* **DO THIS**
Reproduce exactly the lines from the top of the records below through the line holding "BASE_SCREW_FROM_PANEL_SIDE = 0.030".

* **GIVEN ENTRIES**
>>>

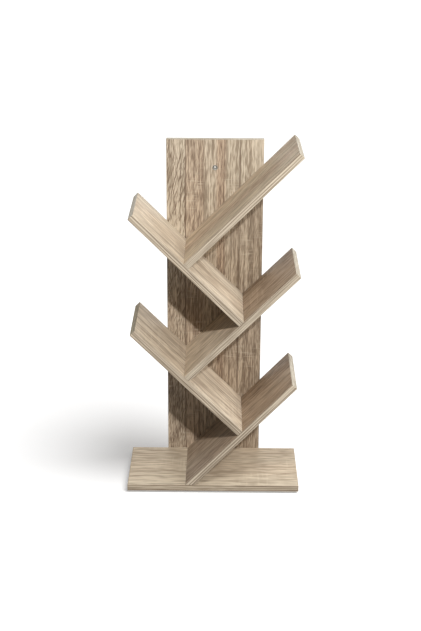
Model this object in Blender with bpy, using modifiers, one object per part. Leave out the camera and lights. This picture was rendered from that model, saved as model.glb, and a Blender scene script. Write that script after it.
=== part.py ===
"""Zig-zag bookshelf: a back panel and a base plank carry five tilted shelves that stand on each other.

Metres, +Z up. The front faces -Y. The origin is the middle of the footprint, on the floor. Boards are
faced chipboard with banded edges, and pieces that touch keep a gap of 0.3 mm.
"""
import math
from dataclasses import dataclass

import bmesh
import bpy
from mathutils import Euler, Matrix, Vector

# Boards, their edge bands and the gap between pieces that touch
BOARD_THICKNESS = 0.015
BAND_THICKNESS = 0.001
GAP = 0.0003

# Base plank and back panel, which rises above where the top shelf leaves its side
BASE_LENGTH = 0.400
SHELF_DEPTH = 0.200
PANEL_WIDTH = 0.224
PANEL_RISE = 0.0567

# Zig-zag: shelves lean right and left in turn, and meet at this reach from the middle
JOINT_REACH = 0.067
SHELF_ANGLE = math.radians(45.0)
RIGHT_SHELF_LENGTH = 0.351
LEFT_SHELF_LENGTH = 0.346

# The lowest shelf is a little longer and steeper, and its foot is mitred to lie on the base
LOWEST_FOOT_REACH = 0.0647
LOWEST_SHELF_ANGLE = math.radians(46.4)
LOWEST_SHELF_LENGTH = 0.3535

# Countersunk screws that come through the panel into the shelves and the base
SCREW_HEAD_RADIUS = 0.0045
SCREW_SHANK_RADIUS = 0.0025
SCREW_BITE = 0.033
SCREW_THREAD_LENGTH = 0.030
SCREW_FROM_FOOT = 0.045
SCREW_FROM_PANEL_SIDE = 0.020
BASE_SCREW_FROM_PANEL_SIDE = 0.030

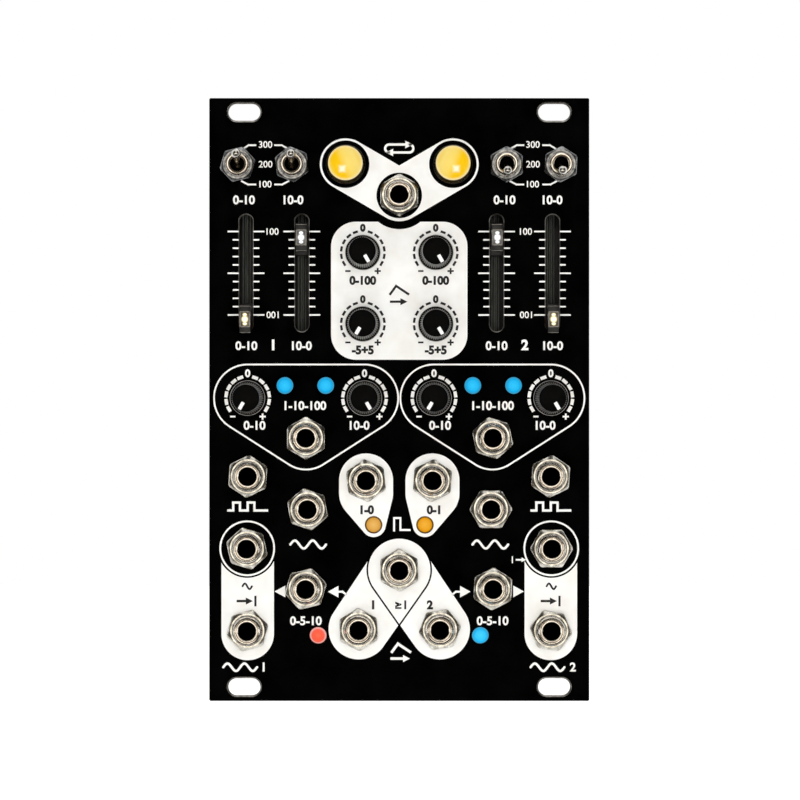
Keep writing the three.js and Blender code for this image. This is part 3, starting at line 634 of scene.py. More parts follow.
loops = [outline(plate["ease"])] + [make(ease) for make, ease, bare in openings]
points, faces = cutFlat(loops, lambda masks: masks[0] & ~union(masks[1:]))
panelShapes = [(level(points, plate["front"]), faces.tolist(), 0)]
panelShapes.append((level(points, plate["back"]), faces[:, ::-1].tolist(), 0))
for make, ease, bare in [(outline, plate["ease"], 0)] + openings:
    depths = [plate["front"], plate["front"] + ease, plate["back"] - ease, plate["back"]]
    rings = [level(make(grow), depth) for grow, depth in zip((ease, 0.0, 0.0, ease), depths)]
    walls = gridFaces(4, len(rings[0]))
    if make is outline:
        walls = [face[::-1] for face in walls]
    panelShapes.append((np.concatenate(rings), walls, bare))
panel = addPiece("frontPlate", panelShapes, [panelBlack, bareAluminium], "root", ["front_panel"])
work = bmesh.new()
work.from_mesh(panel.data)
bmesh.ops.remove_doubles(work, verts=work.verts, dist=2e-6)
bmesh.ops.dissolve_degenerate(work, edges=work.edges, dist=1e-6)
bmesh.ops.recalc_face_normals(work, faces=work.faces)
openEdges = sum(1 for edge in work.edges if not edge.is_manifold)
work.to_mesh(panel.data)
work.free()
print("panel plate made, open edges:", openEdges)

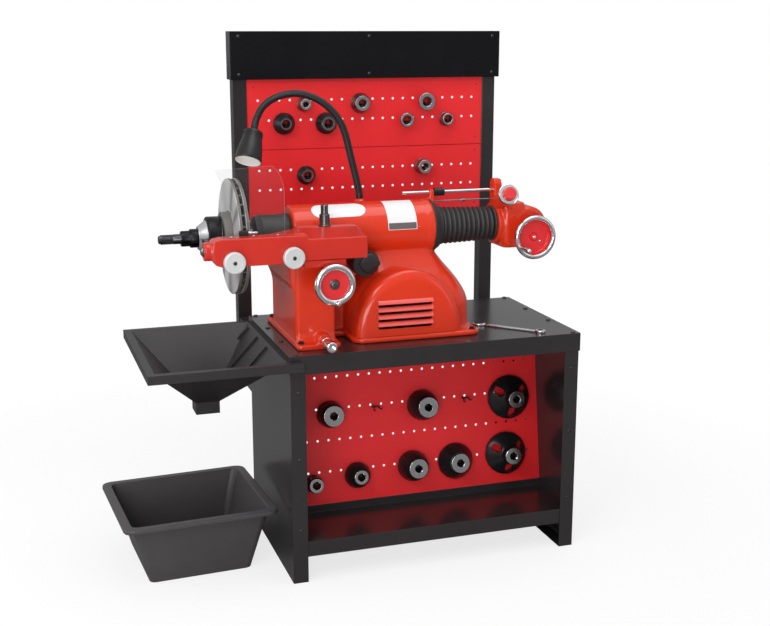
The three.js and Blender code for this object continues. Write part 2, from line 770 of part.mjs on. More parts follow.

<<<

* **IN RESPONSE**
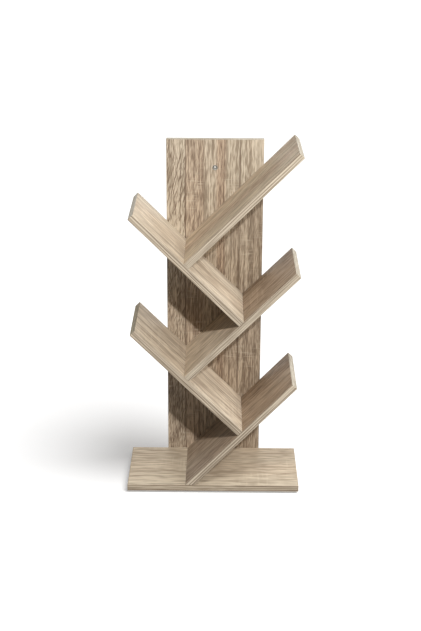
Model this object in Blender with bpy, using modifiers, one object per part. Leave out the camera and lights. This picture was rendered from that model, saved as model.glb, and a Blender scene script. Write that script after it.
=== part.py ===
"""Zig-zag bookshelf: a back panel and a base plank carry five tilted shelves that stand on each other.

Metres, +Z up. The front faces -Y. The origin is the middle of the footprint, on the floor. Boards are
faced chipboard with banded edges, and pieces that touch keep a gap of 0.3 mm.
"""
import math
from dataclasses import dataclass

import bmesh
import bpy
from mathutils import Euler, Matrix, Vector

# Boards, their edge bands and the gap between pieces that touch
BOARD_THICKNESS = 0.015
BAND_THICKNESS = 0.001
GAP = 0.0003

# Base plank and back panel, which rises above where the top shelf leaves its side
BASE_LENGTH = 0.400
SHELF_DEPTH = 0.200
PANEL_WIDTH = 0.224
PANEL_RISE = 0.0567

# Zig-zag: shelves lean right and left in turn, and meet at this reach from the middle
JOINT_REACH = 0.067
SHELF_ANGLE = math.radians(45.0)
RIGHT_SHELF_LENGTH = 0.351
LEFT_SHELF_LENGTH = 0.346

# The lowest shelf is a little longer and steeper, and its foot is mitred to lie on the base
LOWEST_FOOT_REACH = 0.0647
LOWEST_SHELF_ANGLE = math.radians(46.4)
LOWEST_SHELF_LENGTH = 0.3535

# Countersunk screws that come through the panel into the shelves and the base
SCREW_HEAD_RADIUS = 0.0045
SCREW_SHANK_RADIUS = 0.0025
SCREW_BITE = 0.033
SCREW_THREAD_LENGTH = 0.030
SCREW_FROM_FOOT = 0.045
SCREW_FROM_PANEL_SIDE = 0.020
BASE_SCREW_FROM_PANEL_SIDE = 0.030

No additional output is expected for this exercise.